In his eyes, his hometown was more than the site of the first major civil rights campaign after Montgomery, led in part by his client, the Rev. Martin Luther King Jr. It was more than the birthplace of Grammy Award-winning Ray Charles and Olympic gold medalist Alice Coachman.

He’d share the name of Illinois Rep. William Levi Dawson, an Albany native who spent nearly 30 years in office and was the only Black person in Congress between 1943 and 1945.

He’d mention Albany native Bobby Rush, who also served Chicago in the U.S. House for three decades and who was the only politician to ever beat Barack Obama.

And at the risk of appearing boastful, Dad would utter his own name, and quite deservingly.

Long before Stacey Abrams, Andrew Young and John Lewis entered politics, Dad was the first Black person in Georgia to run for Congress since Reconstruction and the first ever to run for governor. And the first federal courthouse in the former Jim Crow South named for a Black person was named for him.

He’d want Black kids to see their own promise in Albany native Osceola Macarthy Adams, co-founder of Delta Sigma Theta sorority, who performed on Broadway and directed Sidney Poitier and Harry Belafonte before they became household names.

He’d want them to walk a little taller, knowing Albany is the ancestral hometown of poet Nikki Giovanni, Supreme Court Justice Ketanji Brown Jackson and the Grammy Award-winning Isley Brothers.

That the bloodlines of Cissy and Whitney Houston, Dionne Warwick and Patti La Belle all lead to Southwest Georgia.

Even Denzel Washington, whose late mother, Lennis Williams Washington, was born in nearby Camilla, is a native son, one generation removed.

Echoing Dad’s sentiment, I also think it is imperative our youth know the region’s back story: namely, how Albany became Georgia’s Blackest major city.

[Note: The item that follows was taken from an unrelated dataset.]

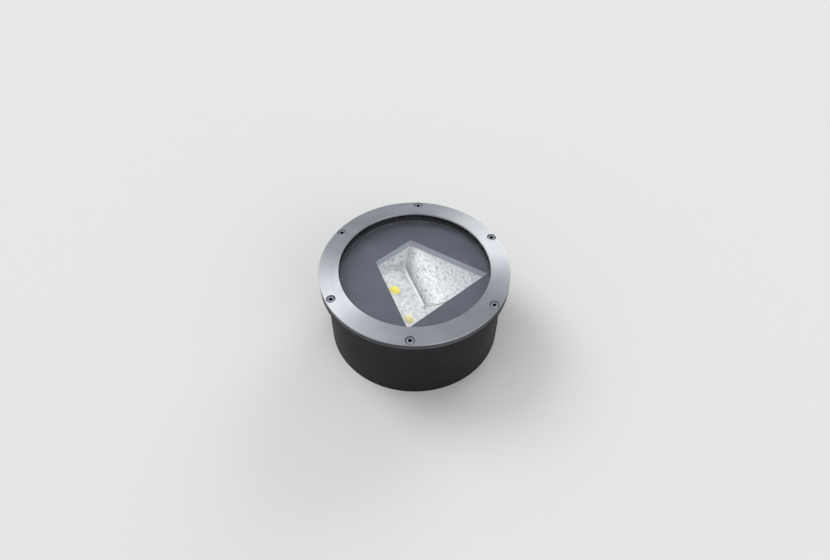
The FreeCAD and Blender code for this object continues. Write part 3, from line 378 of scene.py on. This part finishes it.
edge_fade = 1.2 * MM
mark_inside(main_sheet, [(top, right), (short_riser, long_riser)], edge_fade)
mark_inside(panel_sheet, [(left, bottom), (short_bead, long_bead)], edge_fade)
mark_inside(short_sheet, [(left, top), (left, short_bead)], edge_fade)
mark_inside(long_sheet, [(bottom, right), (bottom, long_bead)], edge_fade)
hammer(main_sheet, (0.5, (4.0, 2.8), -40, "VORONOI"), (0.3, (2.4, 2.4), 0, "CLOUDS"))
hammer(panel_sheet, (0.45, (5.0, 4.4), 20, "VORONOI"), (0.4, (3.0, 3.0), 0, "CLOUDS"))
hammer(short_sheet, (0.4, (3.4, 3.4), 0, "VORONOI"))
hammer(long_sheet, (0.4, (3.4, 3.4), 0, "VORONOI"))


# %% [markdown]
# ## The bead
# The LED panel's lower edge is rolled into a bead that stiffens it. In the photograph it is the bright
# straight ridge down the middle of the box, a little lumpy from the embossing. It is a round bar along
# the edge, pushed about by a soft cloud pattern, and joined to the panel.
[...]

They must grasp that America’s primary goal from the start was to be a world empire, and producing cotton and making it “king” was the means by which to achieve it.

It would explain to them why then-President Andrew Jackson signed the Indian Removal Act that sent Native Americans packing, before white settlers engaged in a massive land grab.

And it would inform our kids why enslaved Black folk were then marched on foot from the tobacco, indigo and rice fields of Virginia and the Carolinas to what became the cotton fields of Southwest Georgia and beyond.

It would shed light on the plantations still in existence and the high numbers of our people who once planted, picked, hauled, ginned, baled, stored and eventually shipped this “white gold” down the Flint to the Gulf and the world market.

Why else would W.E.B. Du Bois dedicate two chapters in “The Souls of Black Folk” to Albany, the capital and the cornerstone of Southwest Georgia’s cotton kingdom?

Why else would he nickname us the “Egypt of the Confederacy?”

And why else would Dougherty County be home to the largest single sale of enslaved Africans in the state and the second-largest in the nation?

Teaching these histories, rooted in truth and love, can’t help but instill pride, self-confidence and self-love in our children, helping them contextualize white wealth and power, and the debt owed.

And what better place to enlighten them than in the Black church, with its legacy of opening doors to youth to foster community uplift and change?

That way, we are no longer putting ourselves at the mercy of outsiders, the state or the party in power.

Instead, we are celebrating our history, prioritizing our children and placing their education of self where Dad always felt it belonged: in our own hands.

Clennon L. King is a historian and award-winning filmmaker, who recently produced the five-minute documentary “How Albany Became Georgia’s Blackest Major City.” He is developing a digital Black heritage trail in his native Dougherty County.